Ostrom, John H. & Theodore Delevoryas. A Guide to the Rudolph Zallinger Mural The Age of Reptiles
First edition of this illustrated visitor’s guide to the magisterial Age of Reptiles mural in the Great Hall of Yale’s Peabody Museum, written by John Ostrom, one of the most important palaeontologists of the 20th-century.
“The Age of Reptiles mural is an artistic masterpiece and was, for its time, perhaps the most scientifically accurate representation of the Mesozoic world ever created” (Black, “Creating the Age of Reptiles”, Smithsonian Magazine, January 3, 2012).
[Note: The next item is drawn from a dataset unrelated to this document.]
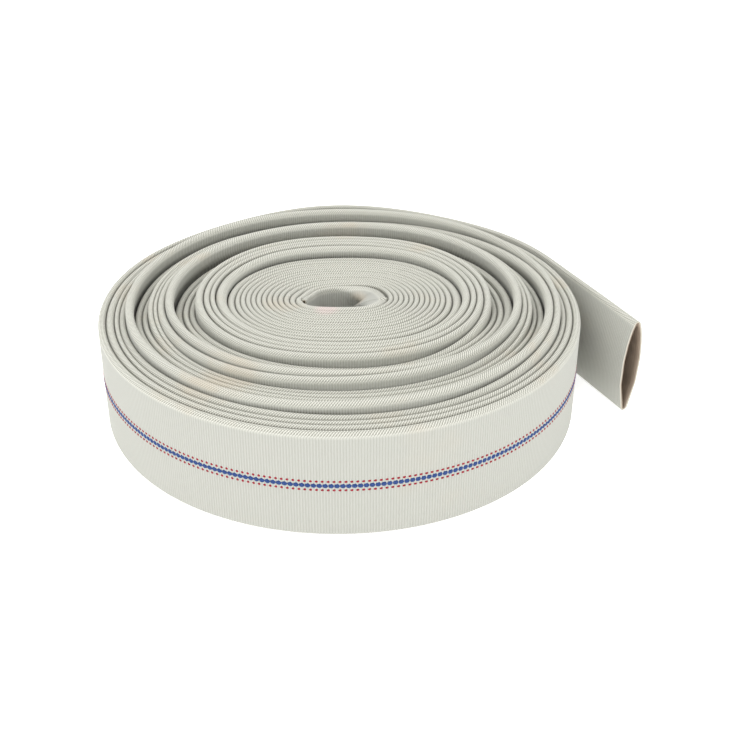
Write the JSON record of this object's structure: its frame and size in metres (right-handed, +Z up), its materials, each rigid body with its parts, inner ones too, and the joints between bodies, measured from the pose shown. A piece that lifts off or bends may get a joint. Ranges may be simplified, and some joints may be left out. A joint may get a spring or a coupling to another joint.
{
  "type": "rolled fire hose",
  "caption": "Lay-flat woven fire hose rolled up in one flat spiral, with a coloured marker line and its outer end left open.",
  "frame": {"origin": "middle of the bounding box in plan, on the floor that the roll stands on", "axes": "+Z up along the axis of the roll; -Y towards the side where the outermost turn shows its marker line; +X towards the free end"},
  "size_m": [0.4202, 0.378, 0.0837],
  "materials": {
    "jacket_weave": "circular-woven polyester yarn, undyed off-white, matt",
    "lining_rubber": "smooth taupe rubber, dull",
    "blue_yarn": "dyed polyester yarn, matt",
    "red_yarn": "dyed polyester yarn, matt"
  },
  "bodies": {
    "root": {"woven_jacket": "jacket_weave", "rubber_lining": "lining_rubber", "blue_marker_yarn": "blue_yarn", "red_marker_yarn_upper": "red_yarn", "red_marker_yarn_lower": "red_yarn"}
  },
  "joints": []
}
The 110-foot-long, 16-foot-high mural was completed between 1943 and 1947 by art student Rudolph Zallinger (1919-1995), who had previously been employed at the museum painting seaweed specimens. Museum director Albert Parr had initially envisioned the space broken into panels illustrating individual species, but Zallinger developed the idea for a “sweep through time” from the Devonian period to the Cretaceous, “more than three million years of earth history” (introduction to the present).
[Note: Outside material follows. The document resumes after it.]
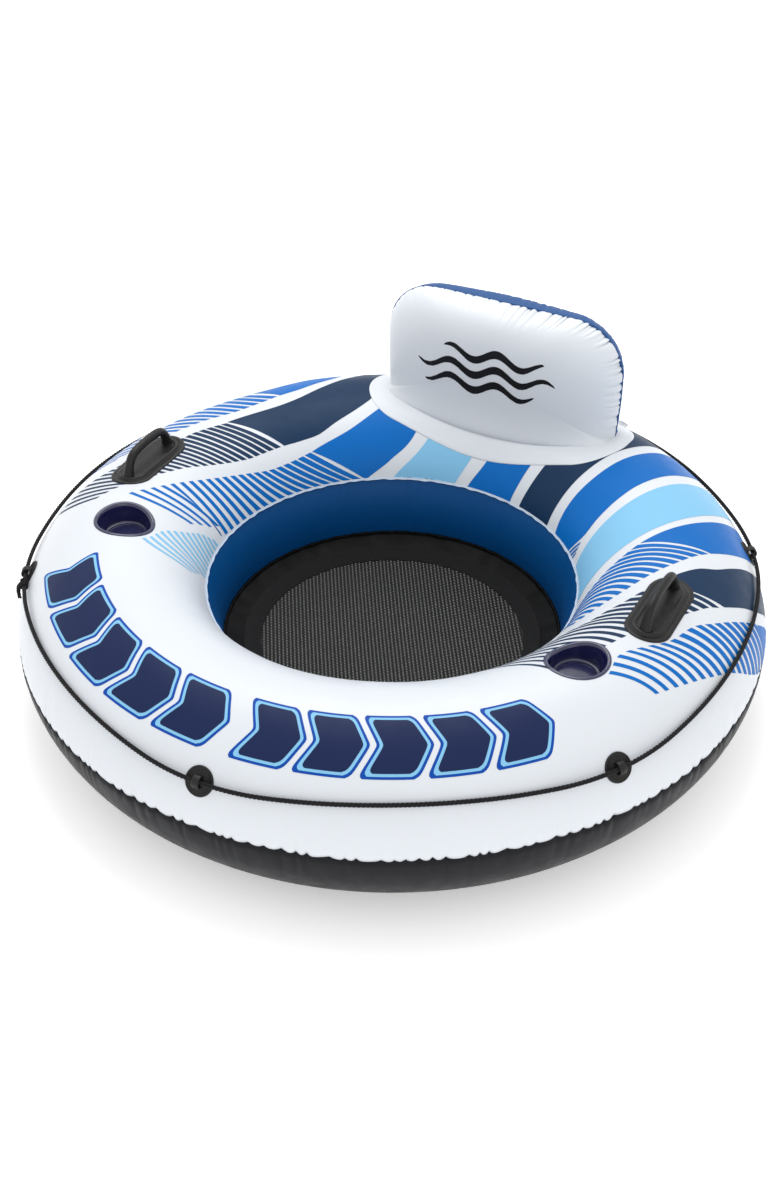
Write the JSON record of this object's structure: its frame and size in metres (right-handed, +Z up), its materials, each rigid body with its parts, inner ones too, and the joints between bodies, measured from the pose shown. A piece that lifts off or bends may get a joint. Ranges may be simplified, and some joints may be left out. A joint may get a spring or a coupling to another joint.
{
  "type": "inflatable river tube",
  "caption": "Round inflatable ring seat for floating on water, with a mesh floor, an inflated backrest, cup holders, grab handles and a rope held around its outside by lugs.",
  "frame": {"origin": "on the ground at the middle of the ring", "axes": "+Z up, -Y towards the front of the ring, +Y towards the backrest, +X to the rider's left when seated facing the front, which is the right seen from the front"},
  "size_m": [1.3578, 1.358, 0.5597],
  "materials": {
    "white_vinyl": "satin printed vinyl",
    "blue_vinyl": "satin vinyl",
    "black_vinyl": "satin vinyl",
    "navy_vinyl": "satin vinyl",
    "black_webbing": "woven binding",
    "black_mesh": "open woven mesh",
    "black_rope": "twisted rope",
    "navy_clear_vinyl": "glossy translucent vinyl",
    "black_moulding": "moulded, fine grain",
    "valve_vinyl": "soft clear vinyl",
    "valve_rubber": "matt"
  },
  "bodies": {
    "ring": {"ring_top_skin": "white_vinyl", "ring_inner_wall": "blue_vinyl", "ring_bottom_skin": "black_vinyl", "outer_weld_seam": "white_vinyl", "rim_weld_seam": "white_vinyl", "floor_weld_seam": "black_vinyl", "floor_skirt": "black_vinyl", "floor_binding": "black_webbing", "floor_mesh": "black_mesh", "grab_rope": "black_rope", "rope_knot": "black_rope", "left_cup_holder": "navy_clear_vinyl", "right_cup_holder": "navy_clear_vinyl", "left_handle": "black_moulding", "right_handle": "black_moulding", "rope_lug_1": "black_moulding", "rope_lug_2": "black_moulding", "rope_lug_3": "black_moulding", "rope_lug_4": "black_moulding", "rope_lug_5": "black_moulding", "rope_lug_6": "black_moulding", "ring_valve_body": "valve_vinyl", "backrest_base_flange": "white_vinyl"},
    "backrest": {"backrest_front_panel": "white_vinyl", "backrest_back_panel": "navy_vinyl", "backrest_weld_seam": "white_vinyl", "backrest_valve_body": "valve_vinyl"},
    "ring_valve_plug": {"ring_valve_plug": "valve_vinyl"},
    "ring_valve_flap": {"ring_valve_flap": "valve_rubber"},
    "backrest_valve_plug": {"backrest_valve_plug": "valve_vinyl"},
    "backrest_valve_flap": {"backrest_valve_flap": "valve_rubber"}
  },
  "joints": [
    {"name": "backrest_lean", "type": "hinge", "parent": "ring", "child": "backrest", "pos_m": [0, 0.4697, 0.3877], "axis": [-1, 0, 0], "range_deg": [-8, 20], "stiffness_Nm_per_rad": 12},
    {"name": "ring_valve_plug_hinge", "type": "hinge", "parent": "ring", "child": "ring_valve_plug", "pos_m": [0.20439, 0.59664, 0.28557], "axis": [-0.2418, -0.6645, 0.7071], "range_deg": [0, 150]},
    {"name": "ring_valve_flap_hinge", "type": "hinge", "parent": "ring", "child": "ring_valve_flap", "pos_m": [0.20261, 0.57773, 0.26718], "axis": [0.2418, 0.6645, -0.7071], "range_deg": [0, 60], "stiffness_Nm_per_rad": 0.0002, "springref_deg": -11.46},
    {"name": "backrest_valve_plug_hinge", "type": "hinge", "parent": "backrest", "child": "backrest_valve_plug", "pos_m": [0.108, 0.53674, 0.44654], "axis": [0, 0.0175, 0.9998], "range_deg": [0, 150]},
    {"name": "backrest_valve_flap_hinge", "type": "hinge", "parent": "backrest", "child": "backrest_valve_flap", "pos_m": [0.1128, 0.51074, 0.44699], "axis": [0, -0.0175, -0.9998], "range_deg": [0, 60], "stiffness_Nm_per_rad": 0.0002, "springref_deg": -11.46}
  ]
}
“With the format established, Zallinger was rapidly schooled in vertebrate paleontology, paleobotany and anatomy by the museum’s experts. The animals had to be scientifically accurate, their environments appropriately stocked with plants from the right era, and the whole fossil cast had to fit together in an aesthetically pleasing style. Accuracy was of extreme importance, but so was making the painting visually appealing to visitors... The artist also faced the technical decision of how to execute the mural. Zallinger decided on a fresco secco, a classic method in which pigments are combined with egg and water and are painted on dried plaster that is moistened at the time of application. As Zallinger composed each successive rendition of the mural, the space he was going to paint on was prepared and covered in plaster. What is remarkable is how early Zallinger arrived at what became the final layout for his Mesozoic panorama. While the fine details of the plants and animals changed with each ever-more-detailed version, their general shapes and poses were established by the time Zallinger created a 1943 ‘cartoon’ version of the mural on rag paper” (Black).
The mural is one of the largest paintings in the world and earned its creator a Pulitzer Fellowship in Art in 1949. It was highly influential in both paleontological art and in popular culture during the mid-century. A number of guides to the mural have been published over the years, including this one by John H. Ostrom (1928 - 2005). Ostrom was a Yale professor, director of the Peabody Museum, and “the most influential palaeontologist of the second half of the 20th century” (Dodson & Gingerich, “John H. Ostrom”, American Journal of Science, volume 306, number 1, January 2006). He discovered that dinosaurs had the metabolisms and agility of mammals and birds, and that they were closely related to modern birds, leading to the “dinosaur renaissance” of the second half of the 20th century.
...in the Peabody Museum, Yale University. Special Publication Number 9. New Haven, CT: Peabody Museum of Natural History, Yale University, 1966.
38-page pamphlet, wire-stitched. Original yellow wrappers printed in black. Folding plate depicting the mural and “Earth Clock”. Number pencilled to upper wrapper. Wrappers a little rubbed and very slightly creased, small spot to lower corner of the title page. A very good copy.